Sunday, March 6, 2016

WILTIMS #443-8: Surgery

So it begins. This rotation is always built up as the big beast of third year. The hours are the worst, the residents/attendings are some of the worst (I'm looking at you OBGYN), and the miniboard is essentially testing you on all of medicine again plus some stuff on managing surgical patients. Wednesday I got up at 3am, to leave the house by 4:15, to get to the hospital by 5:15, to collect the vital signs on all of the patients for the team by 6am, when we start rounds. From 7-8 today was M&M - not tasty candy, but the weekly Mortality and Morbidity conference. Here surgeons present mistakes that happened this week so that everyone can learn from them. 8-9 was a grand rounds presentation on aortic valve replacements. 9-10 was a lecture on pancreatitis and some case presentations.

At this point, one of my classmates and I realized that we were already exhausted and we'd be lucky if we got to go home in another 7 hours. Thursday, after a case went far longer than expected, I actually left at 7pm - nearly 14 hours after I sleepily stumbled into the hospital that morning. I can't complain though because a classmate left that night at 9pm.

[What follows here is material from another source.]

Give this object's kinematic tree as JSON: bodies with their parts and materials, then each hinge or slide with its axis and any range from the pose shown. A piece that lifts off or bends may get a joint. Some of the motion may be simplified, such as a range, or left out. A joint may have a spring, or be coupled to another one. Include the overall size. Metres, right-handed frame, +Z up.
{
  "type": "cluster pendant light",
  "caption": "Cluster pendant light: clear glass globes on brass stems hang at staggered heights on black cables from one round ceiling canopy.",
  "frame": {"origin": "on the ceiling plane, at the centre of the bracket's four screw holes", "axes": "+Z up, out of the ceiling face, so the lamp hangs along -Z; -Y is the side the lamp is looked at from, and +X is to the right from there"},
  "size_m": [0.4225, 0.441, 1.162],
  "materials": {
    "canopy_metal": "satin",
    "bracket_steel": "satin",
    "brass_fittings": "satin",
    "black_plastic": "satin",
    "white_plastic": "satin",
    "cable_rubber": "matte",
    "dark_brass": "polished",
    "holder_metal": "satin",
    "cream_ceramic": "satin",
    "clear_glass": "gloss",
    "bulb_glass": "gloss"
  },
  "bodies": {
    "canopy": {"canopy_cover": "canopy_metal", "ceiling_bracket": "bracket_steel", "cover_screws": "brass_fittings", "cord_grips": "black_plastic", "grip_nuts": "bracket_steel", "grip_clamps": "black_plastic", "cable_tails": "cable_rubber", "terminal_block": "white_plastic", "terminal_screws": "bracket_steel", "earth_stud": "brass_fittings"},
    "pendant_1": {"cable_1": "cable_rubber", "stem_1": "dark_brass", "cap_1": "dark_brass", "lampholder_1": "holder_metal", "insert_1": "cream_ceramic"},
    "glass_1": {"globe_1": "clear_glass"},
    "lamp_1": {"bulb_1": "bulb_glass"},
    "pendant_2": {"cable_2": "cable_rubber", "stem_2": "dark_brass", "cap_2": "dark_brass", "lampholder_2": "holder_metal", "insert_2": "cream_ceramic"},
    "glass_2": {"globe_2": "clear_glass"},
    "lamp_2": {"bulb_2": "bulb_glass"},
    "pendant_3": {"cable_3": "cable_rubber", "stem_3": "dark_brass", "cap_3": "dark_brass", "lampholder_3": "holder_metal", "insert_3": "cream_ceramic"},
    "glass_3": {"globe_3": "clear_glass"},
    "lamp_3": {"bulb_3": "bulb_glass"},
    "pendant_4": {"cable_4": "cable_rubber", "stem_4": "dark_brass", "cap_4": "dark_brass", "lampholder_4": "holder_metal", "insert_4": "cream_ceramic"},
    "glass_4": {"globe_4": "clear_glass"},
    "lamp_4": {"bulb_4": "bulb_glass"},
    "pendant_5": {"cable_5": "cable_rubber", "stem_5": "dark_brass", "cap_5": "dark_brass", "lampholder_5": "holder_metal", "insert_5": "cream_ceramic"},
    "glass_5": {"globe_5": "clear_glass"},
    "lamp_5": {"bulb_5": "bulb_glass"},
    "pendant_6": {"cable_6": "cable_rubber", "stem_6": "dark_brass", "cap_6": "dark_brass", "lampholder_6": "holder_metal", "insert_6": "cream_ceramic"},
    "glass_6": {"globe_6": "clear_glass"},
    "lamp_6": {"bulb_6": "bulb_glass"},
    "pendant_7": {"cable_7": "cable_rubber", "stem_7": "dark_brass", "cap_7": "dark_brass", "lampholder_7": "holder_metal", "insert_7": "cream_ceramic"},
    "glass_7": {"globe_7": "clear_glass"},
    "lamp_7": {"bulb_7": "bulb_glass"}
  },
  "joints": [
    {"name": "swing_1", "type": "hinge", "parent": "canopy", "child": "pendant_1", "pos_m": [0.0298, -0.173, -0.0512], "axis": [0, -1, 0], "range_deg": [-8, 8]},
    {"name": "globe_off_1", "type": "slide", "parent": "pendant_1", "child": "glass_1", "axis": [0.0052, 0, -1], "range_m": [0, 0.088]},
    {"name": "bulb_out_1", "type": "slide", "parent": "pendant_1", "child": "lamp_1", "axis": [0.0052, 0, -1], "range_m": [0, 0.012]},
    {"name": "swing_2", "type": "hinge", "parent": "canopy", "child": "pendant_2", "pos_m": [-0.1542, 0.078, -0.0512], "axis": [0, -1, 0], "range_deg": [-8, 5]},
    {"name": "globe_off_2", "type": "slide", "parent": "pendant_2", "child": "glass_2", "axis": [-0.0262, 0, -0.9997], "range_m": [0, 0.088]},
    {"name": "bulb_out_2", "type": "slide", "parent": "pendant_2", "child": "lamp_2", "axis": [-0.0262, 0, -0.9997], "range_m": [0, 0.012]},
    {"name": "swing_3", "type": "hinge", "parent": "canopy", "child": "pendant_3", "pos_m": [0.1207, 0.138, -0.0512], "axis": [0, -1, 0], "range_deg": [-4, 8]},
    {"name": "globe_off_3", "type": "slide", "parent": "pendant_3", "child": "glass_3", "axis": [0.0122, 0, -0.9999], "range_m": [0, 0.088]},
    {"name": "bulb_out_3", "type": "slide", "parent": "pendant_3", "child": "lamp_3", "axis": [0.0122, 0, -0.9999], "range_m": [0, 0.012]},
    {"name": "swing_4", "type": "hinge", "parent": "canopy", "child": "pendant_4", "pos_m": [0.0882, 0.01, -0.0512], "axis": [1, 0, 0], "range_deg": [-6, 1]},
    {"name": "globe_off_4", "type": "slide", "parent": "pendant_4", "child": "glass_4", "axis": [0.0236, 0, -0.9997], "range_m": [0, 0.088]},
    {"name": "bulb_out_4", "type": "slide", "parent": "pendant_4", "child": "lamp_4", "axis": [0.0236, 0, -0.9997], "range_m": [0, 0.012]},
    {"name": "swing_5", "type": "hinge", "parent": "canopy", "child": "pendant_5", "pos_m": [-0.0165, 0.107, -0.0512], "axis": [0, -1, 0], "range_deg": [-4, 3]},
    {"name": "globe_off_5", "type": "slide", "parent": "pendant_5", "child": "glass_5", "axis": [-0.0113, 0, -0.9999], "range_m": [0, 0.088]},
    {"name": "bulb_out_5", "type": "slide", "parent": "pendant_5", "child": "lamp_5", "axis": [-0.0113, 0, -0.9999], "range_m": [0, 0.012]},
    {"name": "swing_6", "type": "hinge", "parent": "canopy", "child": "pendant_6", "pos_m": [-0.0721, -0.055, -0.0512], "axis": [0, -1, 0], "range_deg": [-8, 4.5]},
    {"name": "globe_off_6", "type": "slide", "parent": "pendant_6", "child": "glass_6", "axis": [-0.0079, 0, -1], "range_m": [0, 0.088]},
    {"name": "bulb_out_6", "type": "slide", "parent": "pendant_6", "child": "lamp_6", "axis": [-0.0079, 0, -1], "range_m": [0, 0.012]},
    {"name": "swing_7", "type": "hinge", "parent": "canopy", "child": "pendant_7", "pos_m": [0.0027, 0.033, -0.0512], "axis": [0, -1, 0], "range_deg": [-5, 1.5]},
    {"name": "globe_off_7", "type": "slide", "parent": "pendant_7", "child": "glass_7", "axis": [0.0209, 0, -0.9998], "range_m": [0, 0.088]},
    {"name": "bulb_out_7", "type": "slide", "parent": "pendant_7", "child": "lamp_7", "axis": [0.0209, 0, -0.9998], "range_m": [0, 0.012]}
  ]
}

Eight weeks. EIGHT WEEKS. Eight. Eight weeks. Oh, and one of those weeks is night shifts. Plus two weekend shifts.

Survival is the goal here.

MondayIL: Low blood pressure in pregnant woman? Tilt them a little onto their right side to relieve pressure from the vena cava.

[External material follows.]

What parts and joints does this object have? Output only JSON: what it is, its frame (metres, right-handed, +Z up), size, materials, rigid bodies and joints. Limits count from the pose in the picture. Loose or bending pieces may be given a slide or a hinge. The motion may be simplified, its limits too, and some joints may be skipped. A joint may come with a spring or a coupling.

Phrase of the day: "Not dead until warm and dead." If someone is brought in with severe hypothermia and no signs of life, you must warm the person before you can pronounce them dead. Once you warm them, there is a chance that their extremely suppressed vital signs may come back. If not, then they're actually dead.

TuesdayIL: Vascular surgeons can build you a new aorta inside your crappy one, so long as they reroute blood to all the arteries that normally branch off of the aorta. Do not think this is some Bionic Man stuff; this is the absolute last resort and will probably only buy you a few more years before something catastrophic happens. The diagram on the right was drawn by our chief resident to explain what the plan was to the whole team.

WednesdayIL: Since acute pancreatitis is a clinical diagnosis (i.e. there is no test or scan that needs to be done to officially diagnose it), there is actually no need to do a CT scan until around 72 hours after presentation. At that point, you can tell the difference between inflammation and necrosis which can help steer management of the condition.

ThursdayIL: If you are inserting a bypass from an artery in the groin all the way to an artery in the lower leg, you need to cut out a vein too. You attach the vein (upside down so that the vein valves don't stop the blood flow) to the lower end of the artificial graft tubing. This provides some "give" to what would otherwise be a very rigid connection as veins are much more compliant (stretchier) than both plastic and arteries.

FridayIL: As a general rule, if a person has big, soggy looking legs, it's a problem with the veins. If they have tiny atrophic legs, it's a problem with the arteries. This makes sense. If your veins can't drain the blood out of the legs, the blood pools. If the arteries can't get blood to the legs, they waste away.

from Wikipedia
YesterdayIL: The IVC filters that we insert into the vena cava to catch blood clots are (1) placed very quickly in a 5 minute procedure, (2) only capable of catching pretty large clots - about the size of your pinky fingernail, and relatedly (3) only meant to stop clots that would kill you, not catch 'em all.